While everyone has been telling Brown that the last thing his goal-rationed side needs is a midfielder press-ganged into being a forward by the FA Carling Premiership's lowest scorers, the manager is ignoring the writing on the tabloid walls. "Don provides goals for others," Brown declares, "and that is an important right now."

Right now, Scotland could not be more handicapped. All three of the strikers used in the World Cup finals - Kevin Gallacher, Gordon Durie and Darren Jackson - have had their seasons ended by injury. Dundee United's Billy Dodds, who netted three times in two games against Estonia and the Faroe Islands last October, is suspended for the Bosnia match, the first half of a Glasgow double-header which sees Group Nine leaders, the Czech Republic, come to Celtic Park a week on Wednesday.

Hutchison admits he will never have a better time to pull on his adopted country's shirt. "I suppose injuries and suspensions have helped me," Hutchison reflects, "but I don't care. I am ambitious and I want to play international football. It's good to be included, but I want to make my Scotland debut now."

Hutchison could have embraced that dream a few years ago. He played for Scotland in a B match with Wales at Wrexham in 1994, but if the setting of the Racecourse Ground did not help his international status to flourish, then what happened a few months later in the heat of Cyprus almost made his entire career wilt.

A picture snapped on a night out on holiday with his then Liverpool team-mates, Jamie Redknapp and Michael Thomas, in which Hutchison showed what even adopted Scotsmen wear under their kilt, was spread across a Sunday newspaper.

The mud stuck better than the beer bottle label and within months, Hutchison was offloaded to West Ham, before Howard Kendall revived the natural midfielder's career at Sheffield United and then brought him to Goodison.

Now 27, the Geordie admits his notoriety was more a case of being Newcastle green than Brown. "When you look at what happened to me, and other youngsters then, it's no wonder that clubs like Liverpool have protected Michael Owen now the way Manchester United have done in recent years. They don't want that sort of stuff to happen any more."

Anfield should have been Hutchison's stage too, but it has taken five years and a long short cut to the other side of Stanley Park to provide him with the chance to prove it. "I loved the football side of things at Liverpool, it's just a pity I could not handle the other side of things," he says. "I got on well with Graeme Souness and I think he quite liked my style of play because I got stuck in."

The irony is that it is Souness's former right-hand man at Rangers, Walter Smith, who has been responsible for promoting the claims of Hutchison, whose father is from Nairn, to be a fully fledged Scot.

Unlike Ibrox, where the Friday training England v Scotland five-a-sides were legendary, there is none of that at Everton. Not enough Scots? "No," says Hutchison, "there are not enough English players."
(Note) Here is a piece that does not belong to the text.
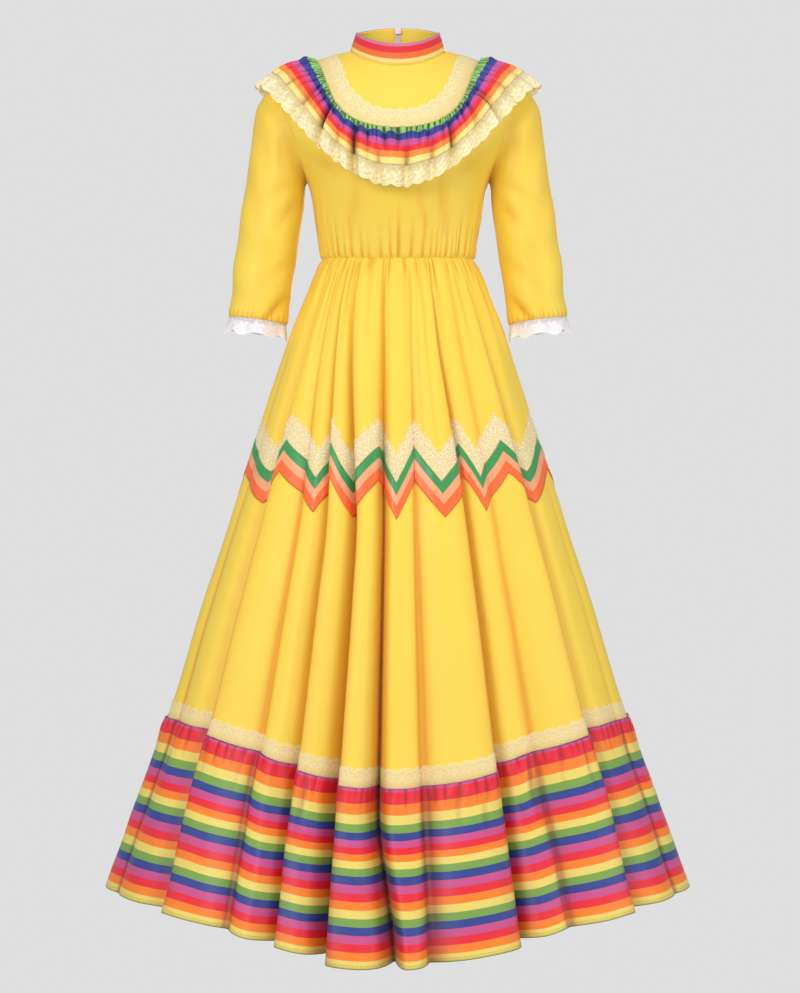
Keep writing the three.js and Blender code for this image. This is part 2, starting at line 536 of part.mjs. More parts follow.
// The skirt's rows. Those of the zigzag's lace and ribbon go up and down with it.
const down = (length) => length / SKIRT_LENGTH;
const SKIRT_ROWS = [
  () => 0,
  () => 0.05,
  () => 0.16,
  (tip) => ZIGZAG_MIDDLE + down(tip - ZIGZAG_LACE),
  (tip) => ZIGZAG_MIDDLE + down(tip),
  (tip) => ZIGZAG_MIDDLE + down(tip + ZIGZAG_RIBBON),
  () => 0.75,
  () => 1 - down(SKIRT_LACE),
  () => 1,
];
const SKIRT_TRIMS = [
  { name: "zigzag_lace", row: 3, thick: LACE, material: LACE_CREAM },
  { name: "zigzag_ribbon", row: 4, thick: RIBBON, material: BRAID },
  { name: "skirt_lace", row: 7, thick: LACE, material: LACE_CREAM },
];
const flounceRows = [1, 1.08, 1.4, 2];
const SIDE = TURNS.indexOf(FOLDS.findIndex((row) => row.low === 90)); // the column at the left side seam
const BACK = TURNS.indexOf(FOLDS.findIndex((row) => row.low === 180)); // the one at the centre back
const ZIP_ROWS = 3; // rows of the skirt that the zip reaches down
const PANELS = [
  { name: "front", from: 0, to: SIDE },
  { name: "back", from: SIDE, to: TURNS.length },
];
const SKIRT_PIECES = [
  { name: "front", from: 0, to: SIDE, slit_side: 0 },
  { name: "back_left", from: SIDE, to: BACK, slit_side: 1 },
  { name: "back_right", from: BACK, to: TURNS.length, slit_side: -1 },
];

function addSkirt() {
  const plain = [0, SIDE, BACK];
  const waistGather = (turn, rowAt, c) => {
    const at = rowAt(zigzag(turn));
    const lift = plain.includes(c) ? 0 : WAIST_GATHER * (1 - smooth(at / 0.12)) * [0, 1, -1][c % 3];
    return { across: turn, down: at, lift };
  };
  const flounceGather = (turn, at, c) => {
    const gather = plain.includes(c) ? 0 : FLOUNCE_GATHER * (c % 2 ? 1 : -1);
    return { across: turn, down: at, lift: FLOUNCE_STEP + gather * smooth(1 - Math.abs(at - 1.1) / 0.5) };
  };
  const skirt = panelOf(skirtPoint, SKIRT_ROWS, TURNS, waistGather, FOLDS.length);
  seamed(seamed(skirt, ["top"]), ["bottom"], FOLD_SEAM_GAP);
  for (const { name, from, to, slit_side } of SKIRT_PIECES) {
    const panel = seamed(columnsOf(skirt, from, to), ["start", "end"]);
    if (slit_side) slit(panel, slit_side, ZIP_ROWS);
    add(`skirt_${name}`, wall(panel), YELLOW);
  }
  const flounce = panelOf(skirtPoint, flounceRows, TURNS, flounceGather, FOLDS.length);
  seamed(flounce, ["top"], FOLD_SEAM_GAP);
  for (const { name, from, to } of PANELS) {
    add(`flounce_${name}`, wall(seamed(columnsOf(flounce, from, to), ["start", "end"])), STRIPED);
  }
  for (const { name, row, thick, material } of SKIRT_TRIMS) {
    const band = seamed(stretch(skirt, row, row + 1), ["top", "bottom"], FOLD_SEAM_GAP);
    add(name, wall(band, { inside: FOLD_LIE_GAP, outside: FOLD_LIE_GAP + thick, ring: true }), material);
  }
}

// ---------------------------------------------------------------- zip
const SLIDER = { z: 41.5, width: 9, depth: 3, height: 10.5, clear: 1.2 };
const SLIDER_NECK = { width: 1.4, height: 4 }; // it passes the slit and joins the slider to its back plate
const SLIDER_PLATE = { width: 7, thick: 1.2, height: 5, clear: 1.3 };
const SLIDER_EAR = { height: 3, past_pin: 0.8 };
const PULL = { pin_y: 61, pin: 0.7, eye: 1.1, barrel: 1.8, barrel_width: 3.6, length: 23, width: 5.4, thick: 1.2 };
const PULL_SHOULDER = 4; // below the pin, where the pull starts to widen
const collarBackAt = (z) => (z - COLLAR[0].back_z) / (COLLAR[1].back_z - COLLAR[0].back_z);

function addZipTape() {
  const under = CLOTH + ZIP_DEPTH;
  const top = collarBackAt(SLIDER.z - SLIDER.height / 2 - 1);
  const seam = ruffleSeam(180);
  const line = [
    ...[top, 1 - COLLAR_BARE].map((at) => collarPoint(180, at)),
    ...[0, seam - YOKE_LACE_WIDTH].map((at) => trunkPoint(180, at)),
    ...bodiceRows.map((row) => trunkPoint(180, mix(seam, 1, row))),
    ...SKIRT_ROWS.slice(1, ZIP_ROWS).map((rowAt) => skirtPoint(TURNS[BACK], rowAt())),
  ];
  const halves = [1, -1].map((side) => (side * ZIP_TAPE_WIDTH) / 2);
  const grid = line.map((p) => halves.map((x) => new THREE.Vector3(x, p.y, p.z)));
  const normals = line.map((_, i) => {
    const along = line[Math.min(i + 1, line.length - 1)].clone().sub(line[Math.max(i - 1, 0)]);
    return halves.map(() => along.clone().cross(new THREE.Vector3(-1, 0, 0)).normalize());
  });
  add("zip_tape", wall({ grid, normals }, { inside: -under - ZIP_TAPE, outside: -under }), ZIP_WHITE);
}

const wasm = await Module();
wasm.setup();

function solid(geometry) {
  const position = geometry.index ? geometry.toNonIndexed().attributes.position : geometry.attributes.position;
  const seen = new Map();
  const vertices = [];
  const triangles = [];
  for (let i = 0; i < position.count; i++) {
    const xyz = [position.getX(i), position.getY(i), position.getZ(i)];
    const key = xyz.map((v) => Math.round(v * 1e4)).join();
    if (!seen.has(key)) {
      seen.set(key, seen.size);
      vertices.push(...xyz);
    }
    triangles.push(seen.get(key));
  }
  const mesh = { numProp: 3, vertProperties: new Float32Array(vertices), triVerts: new Uint32Array(triangles) };
  return new wasm.Manifold(new wasm.Mesh(mesh));
}

function geometryOf(manifold) {
  const mesh = manifold.getMesh();
  const geometry = new THREE.BufferGeometry();
  geometry.setAttribute("position", new THREE.BufferAttribute(new Float32Array(mesh.vertProperties), 3));
  geometry.setIndex(new THREE.BufferAttribute(new Uint32Array(mesh.triVerts), 1));
  geometry.computeVertexNormals();
  return geometry;
}

const block = (width, depth, height, x, y, z) => solid(new THREE.BoxGeometry(width, depth, height).translate(x, y, z));
const pinAlongX = (radius, length, y, z, sides = 12) =>
  solid(new THREE.CylinderGeometry(radius, radius, length, sides).rotateZ(Math.PI / 2).translate(0, y, z));

function addSlider() {
  const { z } = SLIDER;
  const inner = collarPoint(180, 0).y - CLOTH - SLIDER.clear;
  const outer = collarPoint(180, collarBackAt(z)).y + LIE_GAP + RIBBON + SLIDER_PLATE.clear;
  const ear = (SLIDER_PLATE.width - PULL.barrel_width) / 2 - SEAM_GAP;
  const earX = (SLIDER_PLATE.width - ear) / 2;
  const earDepth = PULL.pin_y + SLIDER_EAR.past_pin - outer;
  const pieces = [
    block(SLIDER.width, SLIDER.depth, SLIDER.height, 0, inner - SLIDER.depth / 2, z),
    block(SLIDER_NECK.width, outer - inner + 2, SLIDER_NECK.height, 0, (outer + inner) / 2, z),
    block(SLIDER_PLATE.width, SLIDER_PLATE.thick, SLIDER_PLATE.height, 0, outer + SLIDER_PLATE.thick / 2, z),
    ...[-earX, earX].map((x) => block(ear, earDepth, SLIDER_EAR.height, x, outer + earDepth / 2, z)),
    pinAlongX(PULL.pin, SLIDER_PLATE.width - ear, PULL.pin_y, z),
  ];
  add("zip_slider", geometryOf(pieces.reduce((sum, piece) => sum.add(piece))), ZIP_WHITE);
}

function addPull() {
  const { pin_y: pinY, barrel_width: barrelWidth, length, width, thick } = PULL;
  const outline = new THREE.Shape();
  outline.moveTo(-barrelWidth / 2, 0);
  outline.lineTo(-barrelWidth / 2, -PULL_SHOULDER);
  outline.lineTo(-width / 2, -length + width / 2);
  outline.absarc(0, -length + width / 2, width / 2, Math.PI, 2 * Math.PI, false);
  outline.lineTo(barrelWidth / 2, -PULL_SHOULDER);
  outline.lineTo(barrelWidth / 2, 0);
  const plate = new THREE.ExtrudeGeometry(outline, { depth: thick, bevelEnabled: false, curveSegments: 8 });
  plate.rotateX(Math.PI / 2).translate(0, pinY + thick / 2, SLIDER.z);
  const barrel = pinAlongX(PULL.barrel, barrelWidth, pinY, SLIDER.z, 16);
  const eye = pinAlongX(PULL.eye, barrelWidth + 2, pinY, SLIDER.z, 16);
  add("zip_pull", geometryOf(solid(plate).add(barrel).subtract(eye)), ZIP_WHITE);
}

// ---------------------------------------------------------------- the whole dress
addCollar();
addYoke();
addBodice();
addSleeves();
addRuffle();
addSkirt();
addZipTape();
addSlider();
addPull();

export default dress;
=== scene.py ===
# %% [markdown]
# # A folk-dance dress in its worn, hollow shape
# The dress has a stand collar with a striped ribbon, a round yoke edged with lace, a gathered striped
# ruffle with a lace edge, three-quarter sleeves, a bodice gathered at the waist and a long flared skirt
# with a zigzag ribbon and a striped flounce. Its walls of solid cloth are loaded first as a fixed frame.
# Cloth in this lesson is always made the same way: a flat grid is cut with a bmesh operator, and each of
# its points is then hung on a formula of the body's shape, so folds, gathers and creases are all real
# geometry, and the flat cut survives as the UV map, in metres, for weave and stripes to follow.

# %% The frame
import math

import bmesh
import bpy
import numpy as np
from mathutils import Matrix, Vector


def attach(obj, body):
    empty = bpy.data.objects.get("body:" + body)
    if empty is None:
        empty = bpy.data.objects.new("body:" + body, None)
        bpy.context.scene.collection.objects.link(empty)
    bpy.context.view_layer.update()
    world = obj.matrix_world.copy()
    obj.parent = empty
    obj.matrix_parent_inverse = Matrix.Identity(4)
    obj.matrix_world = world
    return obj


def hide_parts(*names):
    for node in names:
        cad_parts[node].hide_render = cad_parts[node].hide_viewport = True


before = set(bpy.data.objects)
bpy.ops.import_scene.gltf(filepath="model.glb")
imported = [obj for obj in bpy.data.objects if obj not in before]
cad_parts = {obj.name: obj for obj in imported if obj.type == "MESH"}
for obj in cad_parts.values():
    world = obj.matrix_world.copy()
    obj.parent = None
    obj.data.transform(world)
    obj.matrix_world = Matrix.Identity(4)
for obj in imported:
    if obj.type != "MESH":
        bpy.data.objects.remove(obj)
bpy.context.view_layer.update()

# %% [markdown]
# ## Camera, light and floor
# A dress on show is lit by one big soft box in front, above and to the side, with weaker ones all round it
# and plenty of light coming back from pale walls. The long lens stands level with the middle of the dress,
# 3.4 m away, which keeps the proportions. The floor and the sky share one pale grey, so the dress stands
# alone, as in a catalogue.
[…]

"Walter has had faith in me," says Hutchison. "I was not in the side at the start of the season, and when we bought John Collins and Olivier Dacourt, I thought my chances of getting a game in midfield were even slimmer. But I knocked on the gaffer's door and asked for a chance and I've played 24 games on the trot, including as a striker when he asked me recently."

Hutchison's goal haul contains a solitary effort against Middlesbrough, but he is unperturbed. "I've never been a prolific scorer but, honestly, I get more joy making goals for other players."

Should his Scotland debut beckon at Ibrox, it will be a reward for Hutchison's perseverance. "That night at Wrexham was a bit of an anti-climax, but I never thought that was the end of it. In recent years, I have had too much on my plate with play-offs at Sheffield United and relegation battles at Everton to think about Scotland. But I am better equipped now as a player. It would have been nice to have been capped at that time, but I am older and wiser and I'll try doubly hard this time."